Gettier selbst gesteht zu, dass seine Beispiele nur dann schlüssig sind, wenn man die folgenden beiden Annahmen über Rechtfertigung akzeptiert:
R1:
Man kann auch in falschen Überzeugungen gerechtfertigt sein.
R2: Wenn folgendes gilt:
(a) S ist gerechtfertigt, p zu glauben,
(b) p impliziert q und
(c) S leitet q aus p ab und kommt auf der Grundlage dieser Ableitung zu der Überzeugung q, dann ist S auch
gerechtfertigt, q zu glauben.
Die Reaktionen auf die Gettier-Fälle lassen sich in drei Typen unterscheiden:
1. Bestreiten: Man bestreitet, dass die Beispiele wirkliche Gegenbeispiele sind. Das heißt, man argumentiert, dass in diesen Beispielen die drei Bedingungen der Analyse (W) tatsächlich nicht erfüllt sind.
2. Ergänzen:
Man akzeptiert die Gettier‐Beispiele
als Gegenbeispiele und versucht, die Analyse (W) durch Hinzunahme einer vierten Bedingung zu retten.
3. Ersetzen: Man akzeptiert die Gettier‐Beispiele als Gegenbeispiele und versucht, zu einer adäquaten Wissensanalyse zu kommen, indem man die Rechtfertigungs‐Bedingung (W3) durch eine andere Bedingung ersetzt.
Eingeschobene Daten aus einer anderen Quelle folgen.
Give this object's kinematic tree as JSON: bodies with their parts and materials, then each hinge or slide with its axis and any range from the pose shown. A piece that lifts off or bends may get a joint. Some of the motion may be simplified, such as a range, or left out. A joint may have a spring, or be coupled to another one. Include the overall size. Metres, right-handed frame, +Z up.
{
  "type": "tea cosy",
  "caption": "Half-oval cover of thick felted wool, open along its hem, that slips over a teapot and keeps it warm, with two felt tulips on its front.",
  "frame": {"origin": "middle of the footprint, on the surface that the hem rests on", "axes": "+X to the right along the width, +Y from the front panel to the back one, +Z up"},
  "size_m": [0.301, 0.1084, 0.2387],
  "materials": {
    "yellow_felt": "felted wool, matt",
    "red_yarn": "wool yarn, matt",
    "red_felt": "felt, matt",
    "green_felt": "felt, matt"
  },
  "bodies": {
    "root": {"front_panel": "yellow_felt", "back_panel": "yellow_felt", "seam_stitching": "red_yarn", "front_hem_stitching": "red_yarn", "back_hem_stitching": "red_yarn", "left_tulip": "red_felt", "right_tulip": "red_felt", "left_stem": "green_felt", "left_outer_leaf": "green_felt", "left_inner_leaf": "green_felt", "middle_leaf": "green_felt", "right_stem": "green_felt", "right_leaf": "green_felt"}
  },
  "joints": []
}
Für die Reaktion 1 lässt sich wie folgt argumentieren: Gettier‐Beispiele sind keine wirklichen Gegenbeispiele gegen die Analyse (W). In den Fällen von Gettier ist die Bedingung (W3) verletzt. Tatsächlich ist Smith nicht gerechtfertigt zu glauben, dass jemand, der sich jetzt in seinem Büro befindet, einen Ford besitzt.
Warum ist das so?
Eine Antwort: Man kann nicht gerechtfertigt sein, etwas Falsches zu glauben. D.h., statt Gettiers (R1) ist folgendes Prinzip korrekt:
(R1′) Wenn S gerechtfertigt ist zu glauben, dass p, dann ist p wahr.
Mit anderen Worten: Rechtfertigung ist faktiv.
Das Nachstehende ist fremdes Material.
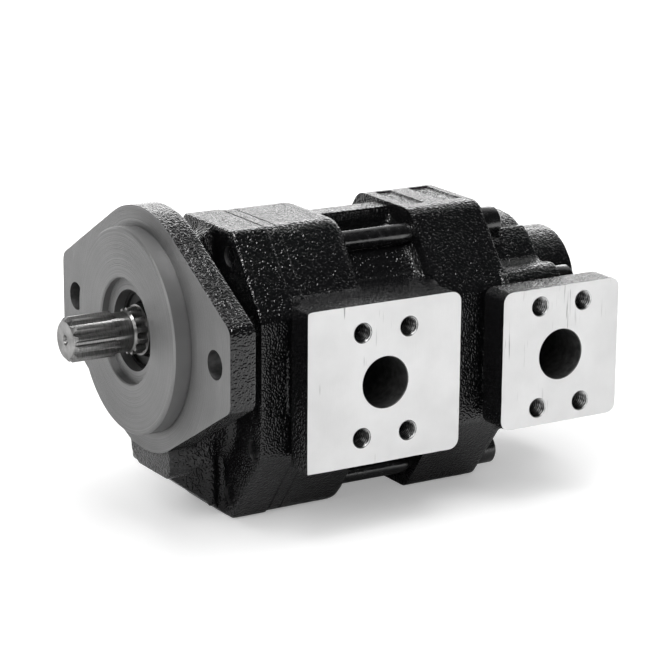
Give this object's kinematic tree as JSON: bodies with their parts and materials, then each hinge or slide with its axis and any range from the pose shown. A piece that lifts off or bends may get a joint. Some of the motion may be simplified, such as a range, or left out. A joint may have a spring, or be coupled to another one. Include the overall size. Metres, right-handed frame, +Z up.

Beispiel Hans: Hans sieht, dass bei 100 Würfen einer bestimmten Münze immer ‘Kopf’ gefallen ist. Daraus schließt er induktiv, dass auch beim nächsten Wurf dieser Münze ‘Kopf’ fallen wird. Tatsächlich fällt auch beim 101. Wurf ‘Kopf’. In diesem Fall würden wir offenbar sagen, dass Hans gerechtfertigt war, dies zu glauben.
Beispiel Fritz: Fritz beobachtet den Wurf einer anderen Münze. Bei dieser Münze fällt ebenfalls bei 100 Würfen immer ‘Kopf’. Daraus schließt auch Fritz induktiv, dass beim nächsten Wurf dieser Münze wieder ‘Kopf’ fallen wird. Tatsächlich fällt jedoch beim 101. Wurf ‘Zahl’. War nicht auch Fritz gerechtfertigt zu glauben, dass ‘Kopf’ fallen würde?
Die Beispiele machen plausibel:
1. Rechtfertigungen können auch auf induktiven Schlüssen beruhen, also auf
Schlüssen, die nicht wahrheitsgarantierend sind.
2. Ob eine Person gerechtfertigt ist oder nicht, hängt in gewisser Weise nur von der epistemischen Situation ab, in der sie sich befindet, d.h. von den Erfahrungen, die S macht, und von
den anderen Anhaltspunkten, über die S verfügt.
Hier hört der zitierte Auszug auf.